I believe the real reason is that I’m getting more and more annoyed with the fact that technology is somehow deemed unimportant — too unimportant for high-level architects to waste their time on. But I fundamentally disagree. Obviously, there are SOA-related issues that you can talk about without caring about the underlying technology — for example, questions of organizational responsibility, incentives for providing or consuming services, a general strategy with regards to vendors (single-vendor or best-of-breed), etc.

But it makes a really big difference whether you build your SOA on Web services, CORBA, or REST; enough of a difference that it may result in millions of <insert currency of choice> loss or profit. It’s also extremely hard to have a meaningful technical discussion, even one of a high-level nature, when you have not yet defined your technical terms.

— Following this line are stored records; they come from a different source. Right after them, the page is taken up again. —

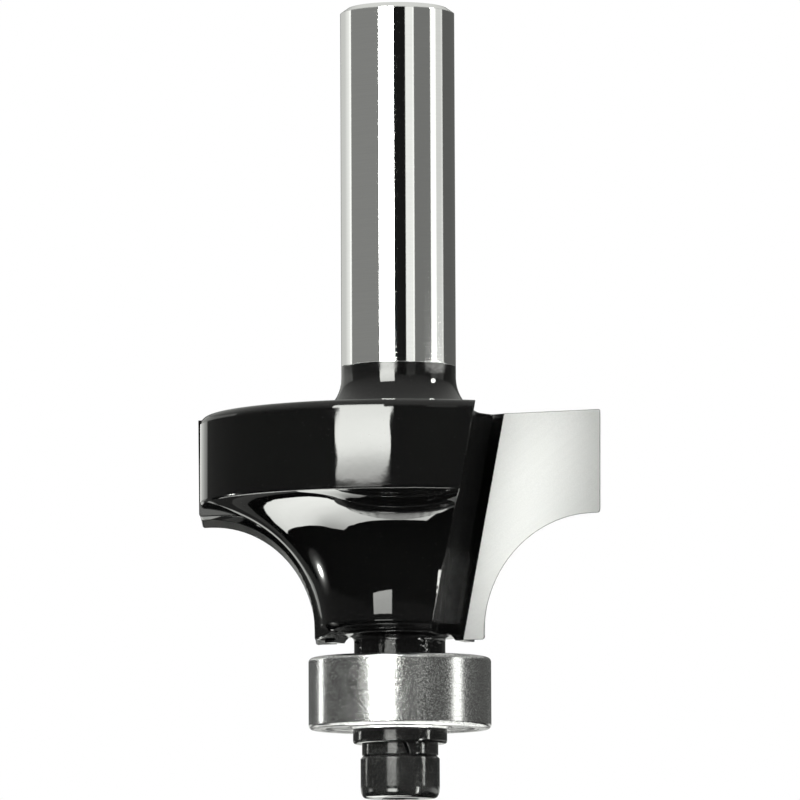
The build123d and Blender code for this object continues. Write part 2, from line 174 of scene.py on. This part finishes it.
# ---------------------------------------------------------------- materials
def painted_steel():
    """Gloss black paint on the head and neck, bright ground steel on the shank."""
    n = Nodes("painted_steel")
    x, y, z = n.xyz()
    # paint ends in a slightly uneven line round the shank
    wave = n.noise(320.0, 2.0)
    ragged = n.noise(2600.0, 3.0, 0.6)
    edge = n.math("MULTIPLY_ADD", wave, 0.00024, z)
    edge = n.math("MULTIPLY_ADD", ragged, 0.00010, edge)
    bare = n.span(edge, -0.02507, -0.02502)
    # speckles of dust show in the gloss; the spray is coarser on the neck and the boss
    dust = n.noise(9000.0, 2.0, 0.6)
    fleck = n.span(dust, 0.70, 0.76)
    neck = n.span(z, -0.0262, -0.0254)
    boss = n.span(z, -0.0441, -0.0438, 1.0, 0.0)
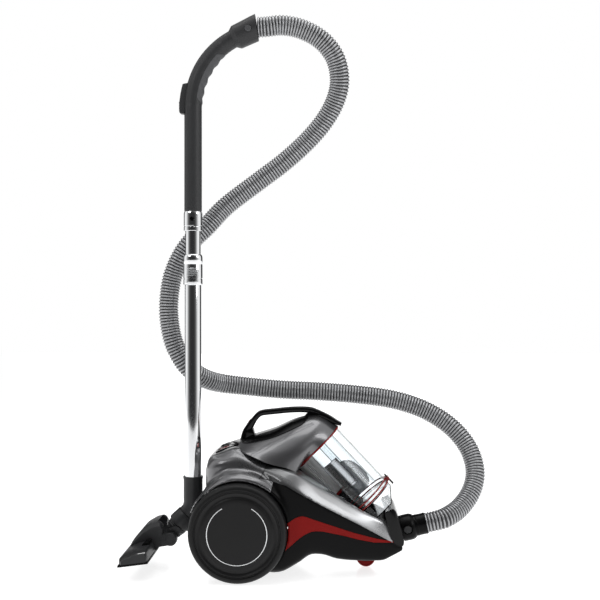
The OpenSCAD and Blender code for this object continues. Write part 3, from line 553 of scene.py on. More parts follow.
# ---------------------------------------------------------------- body outline
half_width = line_value([(-142, 62), (-136, 80), (-122, 93), (-104, 98), (-60, 100), (-26, 102), (-10, 112),
                         (16, 126), (40, 128), (70, 124), (120, 110), (170, 94), (215, 79), (256, 63)])
top_line = line_value([(-142, 206), (-140, 219), (-134, 229), (-118, 236.5), (-78, 249.5), (-50, 236),
                       (-20, 220.5), (33, 206.6), (96, 170), (162, 130), (207, 108), (214, 104.5),
                       (221, 100.5), (230, 78), (238, 60), (256, 56)])
floor_line = line_value([(-142, 82), (-128, 40), (-105, 16), (-60, 8), (-12, 6), (8, 10), (45, 31),
                         (71, 47), (88, 46), (119, 35.5), (162, 30), (205, 28), (228, 37), (256, 51)])
crease_line = line_value([(-142, 204), (-110, 219), (-60, 220), (-29, 209), (20, 187), (91, 144), (162, 104),
                          (215, 72), (237, 59), (256, 55.5)])
shoulder_depth = line_value([(-142, 20), (-110, 28), (-70, 26), (-26, 20), (20, 21), (90, 20), (170, 15),
                             (215, 10), (256, 2)])
BODY_STATIONS = sorted(set([-142, -141, -139, -136.5, -133, -128, -122, -115, -108, -100,
                            -90] + list(range(-80, 256, 8))
                           + [214, 237, 256]))


def body_ring(x, inset=0.0):
    """The body's outline at x: floor, rounded bilge, side, crease, shoulder and top."""
    half = half_width(x) - inset
    low, high, crease = floor_line(x) + inset, top_line(x) - inset, crease_line(x)
    crease = min(max(crease, low + 2), high - 1)
    side = crease - low
    inner = half - shoulder_depth(x)
    lower = smooth_line([(0, low, 0), (half * 0.6, low, 0), (half * 0.86, low + side * 0.03, 0),
                         (half * 0.96, low + side * 0.12, 0), (half * 0.99, low + side * 0.32, 0),
                         (half, low + side * 0.66, 0), (half * 0.992, crease, 0)], 4)
    upper = smooth_line([(half * 0.992, crease, 0), (half * 0.93, crease + (high - crease) * 0.45, 0),
                         (inner, high - 0.5, 0)], 5)[1:]
    crown = smooth_line([(inner, high - 0.5, 0), (inner * 0.6, high + 1.2, 0), (0, high + 1.6, 0)], 3)[1:]
    profile = [(p.x, p.y) for p in lower + upper + crown]
    ring = [Vector((x, y, z)) for y, z in profile]
    return ring + [Vector((x, -y, z)) for y, z in reversed(profile[1:-1])]


def body_block(inset):
    """The body's plain form without its fenders, smaller by the inset."""
    stations = [-142 + inset] + [x for x in BODY_STATIONS if -141.5 + inset < x <= 250 - 4 * inset]
    return solid(loft([body_ring(x, inset) for x in stations]), "body_block")


def fender(side):
    """The arch over a wheel: a thin guard behind it that swells into the body above and ahead of it."""
    profile = [(97.2, 96), (97.2, 127), (98.2, 129.5), (100.5, 130), (104, 127.5), (108.5, 121), (112, 113),
               (115.5, 104), (118.5, 96), (121, 88), (121, 80), (110, 80)]
    inner, guard, start, turn, steps = 97.2, 0.19, -164, 176, 64
    swell_start, swell_turn = -138, 42
    rings = []
    for k in range(steps + 1):
        angle = start + turn * k / steps
        swell = min(1.0, max(0.0, (angle - swell_start) / swell_turn))
        reach = guard + (1 - guard) * swell * swell * (3 - 2 * swell)
        a = math.radians(angle)
        out = Vector((math.cos(a), 0, -math.sin(a)))
        rings.append([Vector((WHEEL_X, w, WHEEL_Z)) + out * (inner + (r - inner) * reach)
                      for r, w in profile])
    shape = loft(rings)
    return solid(shape if side > 0 else mirrored(shape), "fender")


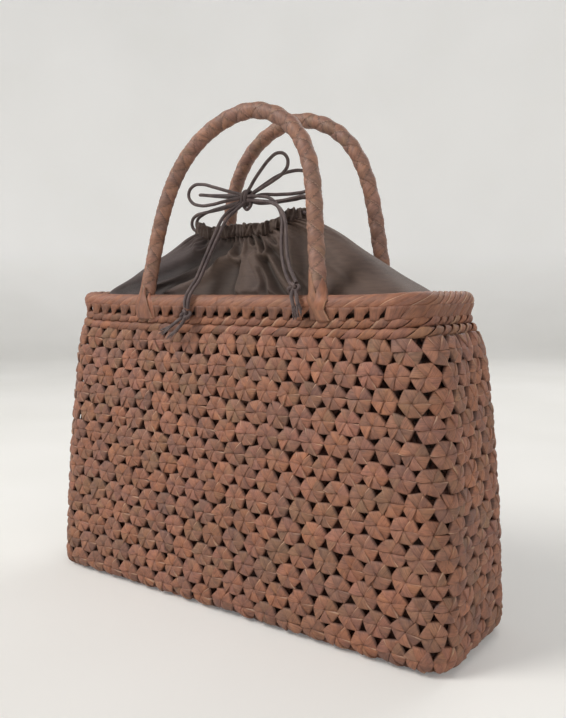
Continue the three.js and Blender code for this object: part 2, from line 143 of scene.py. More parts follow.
class Shader:
    """A short way to build a material's nodes."""

    def __init__(self, name):
        self.material = bpy.data.materials.new(name)
        self.material.use_nodes = True
        self.tree = self.material.node_tree

    def put(self, socket, value):
        if isinstance(value, bpy.types.NodeSocket):
            self.tree.links.new(value, socket)
        else:
            socket.default_value = value

    def node(self, kind, inputs=(), **settings):
        node = self.tree.nodes.new(f"ShaderNode{kind}")
        for key, value in settings.items():
            setattr(node, key, value)
        for key, value in dict(inputs).items():
            self.put(node.inputs[key], value)
        return node

    def math(self, operation, *values):
        return self.node("Math", enumerate(values), operation=operation).outputs[0]

    def ramp(self, factor, *stops):
        """Colours, or grey levels, from 0 to 255, each after its place."""
        node = self.node("ValToRGB", {"Fac": factor})
        elements = node.color_ramp.elements
        while len(elements) < len(stops):
            elements.new(0.5)
        for element, (place, colour) in zip(elements, stops):
            element.position = place
            element.color = (*linear(np.broadcast_to(colour, 3)), 1)
        return node.outputs["Color"]

    def noise(self, vector, scale, detail=3, roughness=0.55):
        """Noise along a vector. scale is one number, or one for each direction."""
        if isinstance(scale, tuple):
            vector, scale = self.node("Mapping", {"Vector": vector, "Scale": scale}).outputs["Vector"], 1
        values = {"Vector": vector, "Scale": scale, "Detail": detail, "Roughness": roughness}
        return self.node("TexNoise", values).outputs["Fac"]

    def bands(self, vector, direction, **inputs):
        return self.node("TexWave", {"Vector": vector, **inputs}, bands_direction=direction).outputs["Fac"]

    def attribute(self, name, output):
        return self.node("Attribute", attribute_name=name).outputs[output]

    def place(self):
        return self.node("TexCoord").outputs["Object"]

    def times(self, share, first, second):
        """The first colour multiplied by the second, as far as the share goes."""
        node = self.node("Mix", data_type="RGBA", blend_type="MULTIPLY")
        for socket, value in ((0, share), (6, first), (7, second)):
            self.put(node.inputs[socket], value)
        return node.outputs[2]

    def bump(self, height, distance, strength=1.0, under=None):
        inputs = {"Height": height, "Distance": distance, "Strength": strength}
        if under is not None:
            inputs["Normal"] = under
        return self.node("Bump", inputs).outputs["Normal"]

    def finish(self, **inputs):
        surface = self.tree.nodes["Principled BSDF"]
        for key, value in inputs.items():
            self.put(surface.inputs[key.replace("_", " ")], value)
        return self.material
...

And doing that is significantly harder when you decide to “abstract away” the differences of the technology used [2]. Of course you can talk about “information being exchanged”, but it makes a difference whether you exchange objects or XML documents.

Of course technology is not a solution in itself, and of course there’s a lot of merit in standardizing on basically anything instead of having to support a huge number of different protocols, formats, and incompatible middleware products. But CORBA, J2EE, REST and WS-* differ a lot and it’s dumb to ignore this.

I vote for allowing terms like HTTP, XML, and Web services to enter into high-level architectural discussions.

Footnotes:

[1] There is hardly a talk on SOA at any German conference that does not emphasize this — usually in a style that suggests the presenter is an underdog for making this claim.

[2] Just take a look at the OASIS SOA reference model for what you get when you try to remain too abstract.